• **Exercise**: Output every entry exactly, from the first line to the last.

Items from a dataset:

== == ==

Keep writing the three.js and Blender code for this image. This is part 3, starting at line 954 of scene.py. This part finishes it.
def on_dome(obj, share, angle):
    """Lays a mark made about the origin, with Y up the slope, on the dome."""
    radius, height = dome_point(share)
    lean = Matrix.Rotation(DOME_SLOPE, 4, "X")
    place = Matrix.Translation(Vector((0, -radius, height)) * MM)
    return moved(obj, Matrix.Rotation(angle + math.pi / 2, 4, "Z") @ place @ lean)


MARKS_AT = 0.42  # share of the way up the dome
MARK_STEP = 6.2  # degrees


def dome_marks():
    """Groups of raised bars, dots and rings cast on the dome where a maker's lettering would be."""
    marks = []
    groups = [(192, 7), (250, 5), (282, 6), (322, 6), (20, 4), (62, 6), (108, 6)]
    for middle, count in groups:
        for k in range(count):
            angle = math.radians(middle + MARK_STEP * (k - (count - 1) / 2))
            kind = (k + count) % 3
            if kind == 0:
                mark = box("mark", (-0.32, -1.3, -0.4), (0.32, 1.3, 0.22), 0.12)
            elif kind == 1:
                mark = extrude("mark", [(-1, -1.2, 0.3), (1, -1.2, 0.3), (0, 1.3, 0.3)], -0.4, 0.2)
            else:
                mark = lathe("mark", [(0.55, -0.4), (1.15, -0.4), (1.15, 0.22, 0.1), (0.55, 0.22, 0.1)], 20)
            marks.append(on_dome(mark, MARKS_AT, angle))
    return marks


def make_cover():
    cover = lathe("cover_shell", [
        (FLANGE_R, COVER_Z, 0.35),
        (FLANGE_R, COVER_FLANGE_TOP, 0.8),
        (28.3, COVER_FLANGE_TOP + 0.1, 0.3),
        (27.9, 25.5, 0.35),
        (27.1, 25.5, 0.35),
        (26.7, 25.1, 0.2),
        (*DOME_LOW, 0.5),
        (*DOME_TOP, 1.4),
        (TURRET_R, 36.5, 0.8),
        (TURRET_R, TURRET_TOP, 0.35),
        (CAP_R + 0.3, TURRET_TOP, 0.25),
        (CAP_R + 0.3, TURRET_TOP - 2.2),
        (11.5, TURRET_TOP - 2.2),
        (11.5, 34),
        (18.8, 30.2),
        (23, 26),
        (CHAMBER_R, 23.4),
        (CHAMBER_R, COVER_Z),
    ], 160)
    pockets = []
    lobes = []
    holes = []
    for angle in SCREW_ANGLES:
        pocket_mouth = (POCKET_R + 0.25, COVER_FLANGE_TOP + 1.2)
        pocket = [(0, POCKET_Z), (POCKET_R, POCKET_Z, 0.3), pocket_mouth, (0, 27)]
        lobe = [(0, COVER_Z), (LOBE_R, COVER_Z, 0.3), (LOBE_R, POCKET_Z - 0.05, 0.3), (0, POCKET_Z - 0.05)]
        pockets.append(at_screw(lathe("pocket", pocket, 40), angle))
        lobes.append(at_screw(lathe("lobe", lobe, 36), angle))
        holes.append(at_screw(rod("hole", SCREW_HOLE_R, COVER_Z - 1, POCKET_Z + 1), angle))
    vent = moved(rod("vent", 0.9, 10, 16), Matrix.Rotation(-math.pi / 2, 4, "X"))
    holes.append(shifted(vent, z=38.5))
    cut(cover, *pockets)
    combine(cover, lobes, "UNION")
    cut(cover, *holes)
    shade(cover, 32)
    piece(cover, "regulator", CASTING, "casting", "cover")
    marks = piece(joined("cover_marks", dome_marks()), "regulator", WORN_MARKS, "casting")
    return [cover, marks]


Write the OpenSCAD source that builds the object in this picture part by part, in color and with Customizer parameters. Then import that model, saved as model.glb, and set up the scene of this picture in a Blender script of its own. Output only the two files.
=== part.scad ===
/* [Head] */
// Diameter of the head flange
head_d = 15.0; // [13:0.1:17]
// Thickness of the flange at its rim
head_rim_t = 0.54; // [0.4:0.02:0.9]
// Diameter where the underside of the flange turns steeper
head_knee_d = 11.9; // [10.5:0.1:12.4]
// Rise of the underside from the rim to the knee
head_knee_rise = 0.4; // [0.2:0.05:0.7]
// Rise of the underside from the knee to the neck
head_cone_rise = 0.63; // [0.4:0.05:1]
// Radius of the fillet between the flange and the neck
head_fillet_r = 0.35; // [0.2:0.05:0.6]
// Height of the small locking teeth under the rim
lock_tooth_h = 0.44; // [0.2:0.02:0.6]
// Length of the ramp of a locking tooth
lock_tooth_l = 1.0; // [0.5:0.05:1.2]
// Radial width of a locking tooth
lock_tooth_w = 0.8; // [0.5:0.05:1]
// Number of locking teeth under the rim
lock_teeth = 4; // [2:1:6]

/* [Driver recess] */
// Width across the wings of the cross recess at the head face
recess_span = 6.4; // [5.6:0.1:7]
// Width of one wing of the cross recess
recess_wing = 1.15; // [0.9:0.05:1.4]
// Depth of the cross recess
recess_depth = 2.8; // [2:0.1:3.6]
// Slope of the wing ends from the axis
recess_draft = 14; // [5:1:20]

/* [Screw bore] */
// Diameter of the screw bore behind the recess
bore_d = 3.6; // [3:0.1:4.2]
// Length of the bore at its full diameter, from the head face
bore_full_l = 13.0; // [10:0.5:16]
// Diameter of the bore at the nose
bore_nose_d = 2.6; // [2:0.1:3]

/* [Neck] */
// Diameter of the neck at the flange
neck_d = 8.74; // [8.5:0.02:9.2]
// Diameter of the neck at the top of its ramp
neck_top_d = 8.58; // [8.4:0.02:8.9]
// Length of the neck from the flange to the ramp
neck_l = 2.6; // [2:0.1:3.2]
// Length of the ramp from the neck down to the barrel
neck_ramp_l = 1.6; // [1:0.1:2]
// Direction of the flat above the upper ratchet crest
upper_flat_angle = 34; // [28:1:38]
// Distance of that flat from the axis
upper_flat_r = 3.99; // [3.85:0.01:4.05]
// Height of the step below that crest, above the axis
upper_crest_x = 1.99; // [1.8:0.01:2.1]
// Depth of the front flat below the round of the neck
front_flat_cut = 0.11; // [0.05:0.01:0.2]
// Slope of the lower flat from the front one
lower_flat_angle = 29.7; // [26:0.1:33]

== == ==

• **Result for this task**:
Keep writing the three.js and Blender code for this image. This is part 3, starting at line 954 of scene.py. This part finishes it.
def on_dome(obj, share, angle):
    """Lays a mark made about the origin, with Y up the slope, on the dome."""
    radius, height = dome_point(share)
    lean = Matrix.Rotation(DOME_SLOPE, 4, "X")
    place = Matrix.Translation(Vector((0, -radius, height)) * MM)
    return moved(obj, Matrix.Rotation(angle + math.pi / 2, 4, "Z") @ place @ lean)


MARKS_AT = 0.42  # share of the way up the dome
MARK_STEP = 6.2  # degrees


def dome_marks():
    """Groups of raised bars, dots and rings cast on the dome where a maker's lettering would be."""
    marks = []
    groups = [(192, 7), (250, 5), (282, 6), (322, 6), (20, 4), (62, 6), (108, 6)]
    for middle, count in groups:
        for k in range(count):
            angle = math.radians(middle + MARK_STEP * (k - (count - 1) / 2))
            kind = (k + count) % 3
            if kind == 0:
                mark = box("mark", (-0.32, -1.3, -0.4), (0.32, 1.3, 0.22), 0.12)
            elif kind == 1:
                mark = extrude("mark", [(-1, -1.2, 0.3), (1, -1.2, 0.3), (0, 1.3, 0.3)], -0.4, 0.2)
            else:
                mark = lathe("mark", [(0.55, -0.4), (1.15, -0.4), (1.15, 0.22, 0.1), (0.55, 0.22, 0.1)], 20)
            marks.append(on_dome(mark, MARKS_AT, angle))
    return marks


def make_cover():
    cover = lathe("cover_shell", [
        (FLANGE_R, COVER_Z, 0.35),
        (FLANGE_R, COVER_FLANGE_TOP, 0.8),
        (28.3, COVER_FLANGE_TOP + 0.1, 0.3),
        (27.9, 25.5, 0.35),
        (27.1, 25.5, 0.35),
        (26.7, 25.1, 0.2),
        (*DOME_LOW, 0.5),
        (*DOME_TOP, 1.4),
        (TURRET_R, 36.5, 0.8),
        (TURRET_R, TURRET_TOP, 0.35),
        (CAP_R + 0.3, TURRET_TOP, 0.25),
        (CAP_R + 0.3, TURRET_TOP - 2.2),
        (11.5, TURRET_TOP - 2.2),
        (11.5, 34),
        (18.8, 30.2),
        (23, 26),
        (CHAMBER_R, 23.4),
        (CHAMBER_R, COVER_Z),
    ], 160)
    pockets = []
    lobes = []
    holes = []
    for angle in SCREW_ANGLES:
        pocket_mouth = (POCKET_R + 0.25, COVER_FLANGE_TOP + 1.2)
        pocket = [(0, POCKET_Z), (POCKET_R, POCKET_Z, 0.3), pocket_mouth, (0, 27)]
        lobe = [(0, COVER_Z), (LOBE_R, COVER_Z, 0.3), (LOBE_R, POCKET_Z - 0.05, 0.3), (0, POCKET_Z - 0.05)]
        pockets.append(at_screw(lathe("pocket", pocket, 40), angle))
        lobes.append(at_screw(lathe("lobe", lobe, 36), angle))
        holes.append(at_screw(rod("hole", SCREW_HOLE_R, COVER_Z - 1, POCKET_Z + 1), angle))
    vent = moved(rod("vent", 0.9, 10, 16), Matrix.Rotation(-math.pi / 2, 4, "X"))
    holes.append(shifted(vent, z=38.5))
    cut(cover, *pockets)
    combine(cover, lobes, "UNION")
    cut(cover, *holes)
    shade(cover, 32)
    piece(cover, "regulator", CASTING, "casting", "cover")
    marks = piece(joined("cover_marks", dome_marks()), "regulator", WORN_MARKS, "casting")
    return [cover, marks]


Write the OpenSCAD source that builds the object in this picture part by part, in color and with Customizer parameters. Then import that model, saved as model.glb, and set up the scene of this picture in a Blender script of its own. Output only the two files.
=== part.scad ===
/* [Head] */
// Diameter of the head flange
head_d = 15.0; // [13:0.1:17]
// Thickness of the flange at its rim
head_rim_t = 0.54; // [0.4:0.02:0.9]
// Diameter where the underside of the flange turns steeper
head_knee_d = 11.9; // [10.5:0.1:12.4]
// Rise of the underside from the rim to the knee
head_knee_rise = 0.4; // [0.2:0.05:0.7]
// Rise of the underside from the knee to the neck
head_cone_rise = 0.63; // [0.4:0.05:1]
// Radius of the fillet between the flange and the neck
head_fillet_r = 0.35; // [0.2:0.05:0.6]
// Height of the small locking teeth under the rim
lock_tooth_h = 0.44; // [0.2:0.02:0.6]
// Length of the ramp of a locking tooth
lock_tooth_l = 1.0; // [0.5:0.05:1.2]
// Radial width of a locking tooth
lock_tooth_w = 0.8; // [0.5:0.05:1]
// Number of locking teeth under the rim
lock_teeth = 4; // [2:1:6]

/* [Driver recess] */
// Width across the wings of the cross recess at the head face
recess_span = 6.4; // [5.6:0.1:7]
// Width of one wing of the cross recess
recess_wing = 1.15; // [0.9:0.05:1.4]
// Depth of the cross recess
recess_depth = 2.8; // [2:0.1:3.6]
// Slope of the wing ends from the axis
recess_draft = 14; // [5:1:20]

/* [Screw bore] */
// Diameter of the screw bore behind the recess
bore_d = 3.6; // [3:0.1:4.2]
// Length of the bore at its full diameter, from the head face
bore_full_l = 13.0; // [10:0.5:16]
// Diameter of the bore at the nose
bore_nose_d = 2.6; // [2:0.1:3]

/* [Neck] */
// Diameter of the neck at the flange
neck_d = 8.74; // [8.5:0.02:9.2]
// Diameter of the neck at the top of its ramp
neck_top_d = 8.58; // [8.4:0.02:8.9]
// Length of the neck from the flange to the ramp
neck_l = 2.6; // [2:0.1:3.2]
// Length of the ramp from the neck down to the barrel
neck_ramp_l = 1.6; // [1:0.1:2]
// Direction of the flat above the upper ratchet crest
upper_flat_angle = 34; // [28:1:38]
// Distance of that flat from the axis
upper_flat_r = 3.99; // [3.85:0.01:4.05]
// Height of the step below that crest, above the axis
upper_crest_x = 1.99; // [1.8:0.01:2.1]
// Depth of the front flat below the round of the neck
front_flat_cut = 0.11; // [0.05:0.01:0.2]
// Slope of the lower flat from the front one
lower_flat_angle = 29.7; // [26:0.1:33]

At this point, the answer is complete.